In the embodiments shown in FIGS. 1-5, the motor 12 is mounted on beam 18 such that a longitudinal axis of the motor is horizontally disposed and the gear assembly 22 is operatively connected to a horizontally disposed rotating output shaft of the motor 12. In such an embodiment, the gear assembly 22 may be a helical gear assembly with a 30:1 gear reduction ratio. In an alternate embodiment, the motor 22 may be vertically disposed and positioned on the mount plate 19 and/or beam 18 so that its rotary output shaft of the motor 12 is directly coupled to the shaft assembly 14 without the need of an interposed gear assembly. In such an embodiment, a larger motor, such as a 15 hp motor, may be required to rotate a brush as large as 48 inches in length.

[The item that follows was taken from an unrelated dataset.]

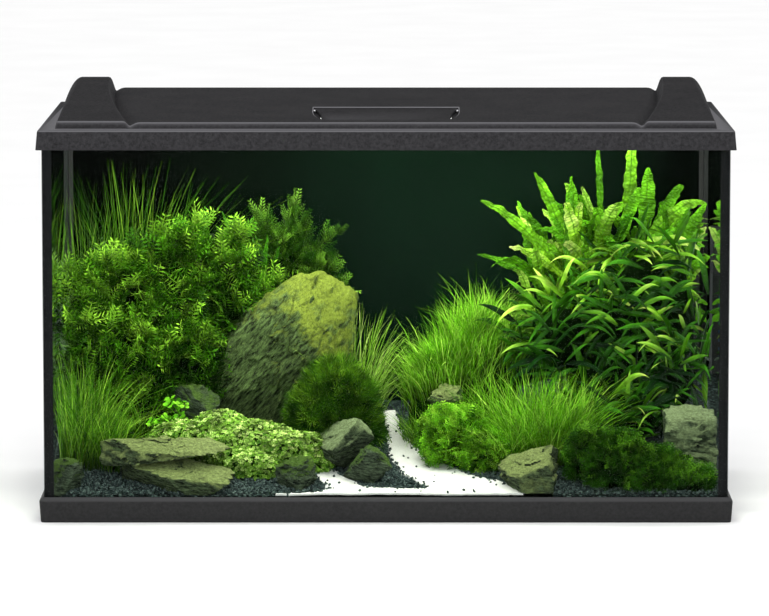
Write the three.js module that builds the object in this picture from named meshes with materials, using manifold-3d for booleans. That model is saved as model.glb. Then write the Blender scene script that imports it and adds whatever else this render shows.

As shown in FIGS. 1-3, the second shaft 28 includes a top mounting disc 27 and bottom mounting disc 29 for attachment of the brush 16 to the second shaft 28 and shaft assembly 14. The brush 16 may have a cylindrical hollow core through which the second shaft 28 extends. In a preferred embodiment this core may be made of a polypropylene material that may receive fasteners such as tap screws to fix the brush 16 to the top mounting disc 27 and the second shaft 28. To that end, the top mounting disc 27 is affixed to the second shaft 28. Once the brush 16 is fixed to the top mounting disc 27, the bottom mounting disc 29 is fixed to the bottom end of the core of the brush 16. The shafts 26, 28 are preferably solid rods, so the shaft 28 may be equipped with a bottom plate that is keyed to receive a metal dowel on the bottom mounting disc 29. The brush 16 is preferably fixed to the shaft 28, which is then attached to the universal joint 24 on the first shaft 26. During operation, the motor 12 drives the gear assembly 22 and shaft assembly 14 to rotate the brush 16. The universal coupling or joint 24 allows the brush 16 to pivot in any direction or has 360° range of pivoting motion.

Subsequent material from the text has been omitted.